Gelet op het gestelde in artikel 361, tweede lid, aanhef en onder a van het Wetboek van strafvordering zal de rechtbank bepalen dat de benadeelde partij niet ontvankelijk is in de vordering. De benadeelde partij kan de vordering desgewenst bij de burgerlijke rechter aanbrengen.
BESLISSING
De rechtbank:
Verklaart niet bewezen, dat de verdachte het primair tenlastegelegde heeft begaan en spreekt de verdachte daarvan vrij.
Verklaart bewezen, dat de verdachte het subsidiair ten laste gelegde, zoals hierboven in de rubriek BEWEZENVERKLARING aangeduid, heeft begaan.
Verklaart niet bewezen hetgeen aan de verdachte meer of anders tenlaste is gelegd dan hierboven in de rubriek BEWEZENVERKLARING bewezen is verklaard en spreekt de verdachte daarvan vrij.
Stelt vast dat het bewezenverklaarde geen strafbaar feit oplevert en ontslaat de verdachte daarvoor van alle rechtsvervolging.

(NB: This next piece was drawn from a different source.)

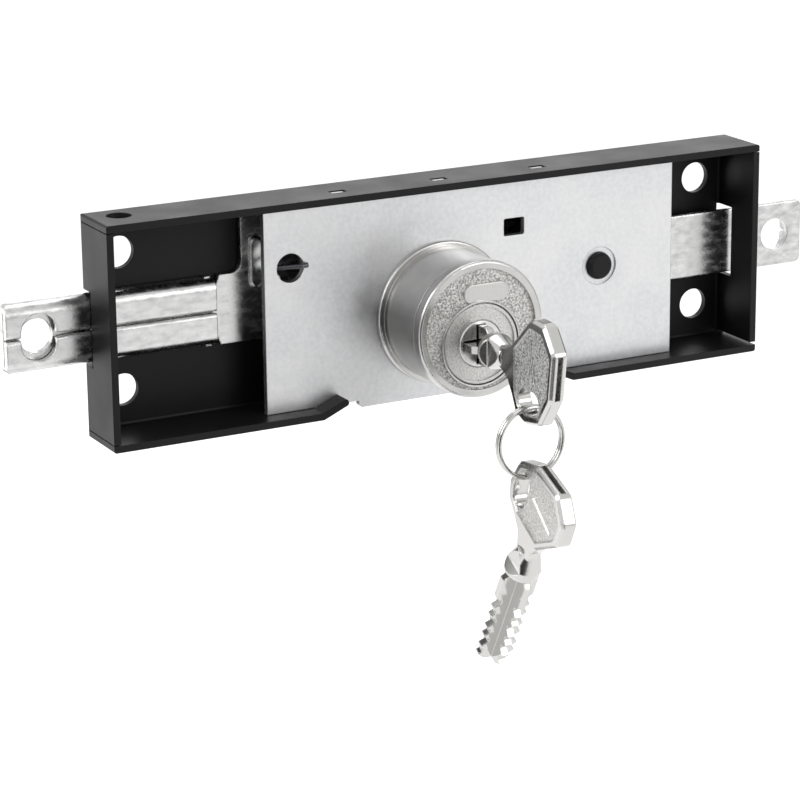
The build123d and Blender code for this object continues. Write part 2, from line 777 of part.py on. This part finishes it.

Verklaart de benadeelde partij: [slachtoffer], niet ontvankelijk in de vordering.
Beveelt de teruggave aan verdachte van één priem.
Dit vonnis is gewezen door
mr. A.M. van Woensel, voorzitter,
mr. H. de Klerk en mr. A.C. Haverkate, rechters,
in tegenwoordigheid van J.H. Zandbergen, griffier, en uitgesproken op de openbare terechtzitting van deze rechtbank van 26 september 2001.